Same. Im lucky to live in devon and of course we had amazing weather, so we walked down to the beach, did bike rides, football and pikniks at the park 😀 mine are 9 and 5 now. I find myself putting off doing quotes, invoices and looking up info/ materials in the evenings because i cant face it, but its just making it worse by being lazy.

They're several themes which are at play with a job. If you're in a situation where you need to support a family, it dictates a large portion of your decision making. If you were to go self employed because you'd prefer a change and fancy doing more workshop based stuff it could be seen as a selfish move if it's a loss of earnings, but it would make you happier. Site work isn't great, I can do it for a short period before getting frustrated about putting someone else's work right, re-fitting something someone else attempted to fit but decided they couldn't be bothered but has been paid price work for it regardless. It's not very fulfilling I know I'm capable of more than your pre-hung door sets, or on your hands and knees doing skirting and architraves or boxing in services. But sadly it does pay well and can be comfortable, nothing too challenging, you know what you're in for and the money's alright.

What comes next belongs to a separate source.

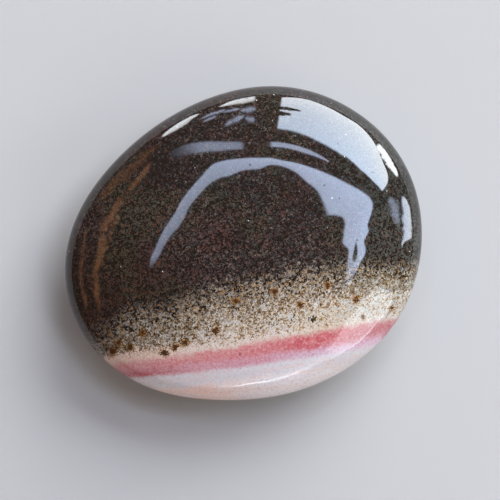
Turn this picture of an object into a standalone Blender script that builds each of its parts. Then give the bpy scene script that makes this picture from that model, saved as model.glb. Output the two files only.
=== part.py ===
"""A polished sardonyx palm stone: one solid, domed above and below, ground flat where it rests.

Run it with: blender --background --python part.py
Metres, +Z up. The origin is under the middle of the stone, on the surface that it rests on.
"""

import math

import bmesh
import bpy
from mathutils import Vector

# Driving dimensions
MEAN_RADIUS = 0.02926       # of the outline, seen from above
OVAL = 0.0883               # how much longer than wide, as a share of the mean radius
EGG = 0.0227                # how much one side is flatter than the other
EGG_TURN = math.radians(57.5)
SQUARENESS = 0.0056         # how far the four shoulders stand out
SQUARE_TURN = math.radians(-3.9)
CROWN_HEIGHT = 0.0093       # from the widest line up to the top
BELLY_DEPTH = 0.0091        # from the widest line down to where the belly would end uncut
FOOT_DEPTH = 0.0085         # from the widest line down to the ground foot
CROWN_FULLNESS = 2.06       # 2 is an ellipse, and more is a flatter top with a tighter rim
BELLY_FULLNESS = 2.10
CROWN_SHIFT = Vector((0.0019, 0.0002, 0.0))     # the top lies a little off the middle
HAND_WAVE = 0.0028          # slow unevenness left by polishing, as a share of the radius
GRID = 26                   # squares along each edge of the ball's six patches

STONE_NAME = "palm_stone"
STONE_COLOUR = (0.075, 0.058, 0.050, 1.0)
STONE_ROUGHNESS = 0.06


def clear_scene():
    for obj in list(bpy.data.objects):
        bpy.data.objects.remove(obj)


def outline_radius(turn):
    """Radius of the widest line at this angle about +Z."""
    return MEAN_RADIUS * (
        1
        + OVAL * math.cos(2 * turn)
        + EGG * math.cos(3 * (turn - EGG_TURN))
        + SQUARENESS * math.cos(4 * (turn - SQUARE_TURN))
    )


def hand_wave(turn, rise):
    """A few slow swells of the surface, none of them at the two poles."""
    level = 1 - rise * rise
    return HAND_WAVE * level * (
        math.cos(5 * turn + 0.7) * rise
        + 0.8 * math.cos(4 * turn - 1.9 + 2.2 * rise)
        + 0.6 * math.sin(7 * turn + 1.1 - 1.4 * rise) * level
    )


def stone_point(direction):
    """The point of the stone's skin that a point of the unit ball goes to."""
    turn = math.atan2(direction.y, direction.x)
    rise = max(-1.0, min(1.0, direction.z))
    spread = math.sqrt(1 - rise * rise)
    if rise >= 0:
        fullness, height = CROWN_FULLNESS, CROWN_HEIGHT
    else:
        fullness, height = BELLY_FULLNESS, -BELLY_DEPTH
    lift = abs(rise) ** (2 / fullness)
    reach = spread ** (2 / fullness) * outline_radius(turn) * (1 + hand_wave(turn, rise))
    middle = CROWN_SHIFT * (lift * lift if rise > 0 else 0.0)
    return middle + Vector((reach * math.cos(turn), reach * math.sin(turn), height * lift))


def unit_ball(bm):
    """A cube cut into a grid and blown up into a ball, so that no point of the skin is pinched."""
    bmesh.ops.create_cube(bm, size=2.0)
    bmesh.ops.subdivide_edges(bm, edges=bm.edges[:], cuts=GRID - 1, use_grid_fill=True)
    for vert in bm.verts:
        even = Vector([math.tan(axis * math.pi / 4) for axis in vert.co])
        vert.co = even.normalized()


def grind_foot(bm):
    """Takes off what reaches below the foot and closes the cut with one flat face."""
    everything = bm.verts[:] + bm.edges[:] + bm.faces[:]
    bmesh.ops.bisect_plane(
        bm,
        geom=everything,
        dist=1e-7,
        plane_co=(0, 0, -FOOT_DEPTH),
        plane_no=(0, 0, -1),
        clear_outer=True,
    )
    rim = [edge for edge in bm.edges if edge.is_boundary]
    bmesh.ops.contextual_create(bm, geom=rim)


def centre_on_foot(bm):
    """Puts the middle of the outline over the origin, and the foot on Z = 0."""
    xs = [vert.co.x for vert in bm.verts]
    ys = [vert.co.y for vert in bm.verts]
    middle = Vector(((min(xs) + max(xs)) / 2, (min(ys) + max(ys)) / 2, -FOOT_DEPTH))
    bmesh.ops.translate(bm, verts=bm.verts[:], vec=-middle)


def polished_stone():
    material = bpy.data.materials.new("polished_sardonyx")
    material.use_nodes = True
    shader = material.node_tree.nodes["Principled BSDF"]
    shader.inputs["Base Color"].default_value = STONE_COLOUR
    shader.inputs["Roughness"].default_value = STONE_ROUGHNESS
    shader.inputs["Metallic"].default_value = 0.0
    return material


def palm_stone(collection):
    bm = bmesh.new()
    unit_ball(bm)
    for vert in bm.verts:
        vert.co = stone_point(vert.co)
    grind_foot(bm)
    centre_on_foot(bm)
    bmesh.ops.recalc_face_normals(bm, faces=bm.faces[:])
    mesh = bpy.data.meshes.new(STONE_NAME)
    bm.to_mesh(mesh)
    bm.free()
    mesh.shade_smooth()
    mesh.set_sharp_from_angle(angle=math.radians(40))
    mesh.materials.append(polished_stone())
    stone = bpy.data.objects.new(STONE_NAME, mesh)
    collection.objects.link(stone)
    return stone


clear_scene()
stone_collection = bpy.data.collections.new("sardonyx_palm_stone")
bpy.context.scene.collection.children.link(stone_collection)
palm_stone(stone_collection)
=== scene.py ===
"""The looks of the sardonyx palm stone: its fine skin, its layered stone, the studio and the camera."""

import math
from collections import namedtuple

import bmesh
import bpy
from mathutils import Matrix, Vector


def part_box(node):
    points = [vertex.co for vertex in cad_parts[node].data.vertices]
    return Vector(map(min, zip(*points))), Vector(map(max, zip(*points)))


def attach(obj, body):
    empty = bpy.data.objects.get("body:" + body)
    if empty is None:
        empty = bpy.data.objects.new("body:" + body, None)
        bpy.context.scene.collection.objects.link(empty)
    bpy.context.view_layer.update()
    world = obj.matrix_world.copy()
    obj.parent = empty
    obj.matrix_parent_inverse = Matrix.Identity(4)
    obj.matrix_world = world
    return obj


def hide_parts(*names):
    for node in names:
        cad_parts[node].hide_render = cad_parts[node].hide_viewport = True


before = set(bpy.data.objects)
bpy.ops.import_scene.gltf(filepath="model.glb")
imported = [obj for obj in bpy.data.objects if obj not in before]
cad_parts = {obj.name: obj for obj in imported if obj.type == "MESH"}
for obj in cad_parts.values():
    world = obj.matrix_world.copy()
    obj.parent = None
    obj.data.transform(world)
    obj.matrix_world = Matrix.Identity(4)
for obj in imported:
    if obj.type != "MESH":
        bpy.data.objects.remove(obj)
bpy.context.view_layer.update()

MILLIMETRE = 0.001

# The stone's form, in metres, the same dimensions as its solid has
MEAN_RADIUS = 0.02926
OVAL = 0.0883
EGG, EGG_TURN = 0.0227, math.radians(57.5)
SQUARENESS, SQUARE_TURN = 0.0056, math.radians(-3.9)
CROWN_HEIGHT, CROWN_FULLNESS = 0.0093, 2.06
BELLY_DEPTH, BELLY_FULLNESS = 0.0091, 2.10
FOOT_DEPTH = 0.0085
FOOT_WEAR = 0.00011         # how softly the belly runs into the ground foot
CROWN_SHIFT = Vector((0.0019, 0.0002, 0.0))
HAND_WAVE = 0.0028
GRID = 96                   # squares along each edge of the ball's six patches

# How the stone lies in the picture
PICTURE_TURN = math.radians(22.1)       # from the picture's right-hand side round to the stone's +X
LAYER_TURN = math.radians(-15.5)        # from the stone's +X round to the way that the layers run

# The borders of the layers, in mm along them and across them
ROSE_FOOT, ROSE_FOOT_SLOPE, ROSE_FOOT_BEND = -20.87, 0.009, 0.0018
ROSE_HEAD, ROSE_HEAD_SLOPE = -17.25, 0.052
DARKENING = 11.5            # how far above the rose layer the stone has turned dark
FULL_CROWD = 1.16           # the darkness from which on the grains crowd no closer

# How many crystals, glints or pinholes lie along a millimetre
COARSE_CRYSTALS, FINE_CRYSTALS = 2.7, 5.2
GLINTS, PINHOLES = 0.36, 0.5

# The polish
POLISH, POLISH_SWING = 0.04, 0.02       # roughness, and how much it varies
REFRACTION = 1.54
PINHOLE_DEPTH, PINHOLE_STRENGTH = 0.00004, 0.25

# The camera, nearly straight above the stone
CAMERA_DISTANCE = 0.45
CAMERA_TILT = math.radians(3.0)
PICTURE_WIDTH = 0.08775                 # what the picture spans at the stone's widest line
AIM_RIGHT, AIM_UP = 0.00059, -0.00059   # from the middle of the oval to the middle of the picture
SENSOR = 36.0
NEAREST_SEEN = 0.01

# The studio
PANEL_DISTANCE = 2.5
BAR_DISTANCE = 2.4          # of the dark bars and thin lamps that hang in front of panels
FILL_DISTANCE = 2.7         # of the faint fill behind the other panels
PANEL_STEPS = 6             # faces of a panel between two of its rows
PANEL_SLICES = 8            # faces of a panel from its inner to its outer edge
FLOOR_HALF = 4.0
FLOOR_ROUGHNESS = 0.75
TATTER_STRETCH = (9.0, 2.2, 1.0)        # how often a panel's tattered edge swells along it and across it
TEAR_START, TEAR_END = -0.12, 0.10      # from fully torn away to whole, about the level of the gaps
END_SOFTNESS = 0.4                      # of a panel's ends, as a share of its edges' softness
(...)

If you compare that to self employed where you're catering for the domestic market, for the general joe bloggs. You're prices are tight, the materials have a slight mark up and it only takes something to go wrong or unplanned to cost you additional time. Additional time you didn't plan for which is now eating at your quote. Sometimes you'll get to an install and you'll be moving stuff or figuring out where or how to setup, tidying up before you leave at the end of the day. All of this additional time slowly snowballs up. Suddenly a install that should of taken 3 days has now taken 3 1/2 or 4 days which puts you at a loss on labour and averages out similar to site work - sometimes.

Begs the question, why bother?

Well because its what we do.... the best jobs for money are small to medium sized building jobs. A loft conversion, 50k or a refurb and loft, 100k. The reason? I can do them mostly on my own, i dont have lots of customers to deal with, just 1 set for a while. I dont have to move my kit around, just lock it up each night etc.... but i only do 1 a year to stay under vat. And i dont want to employ people.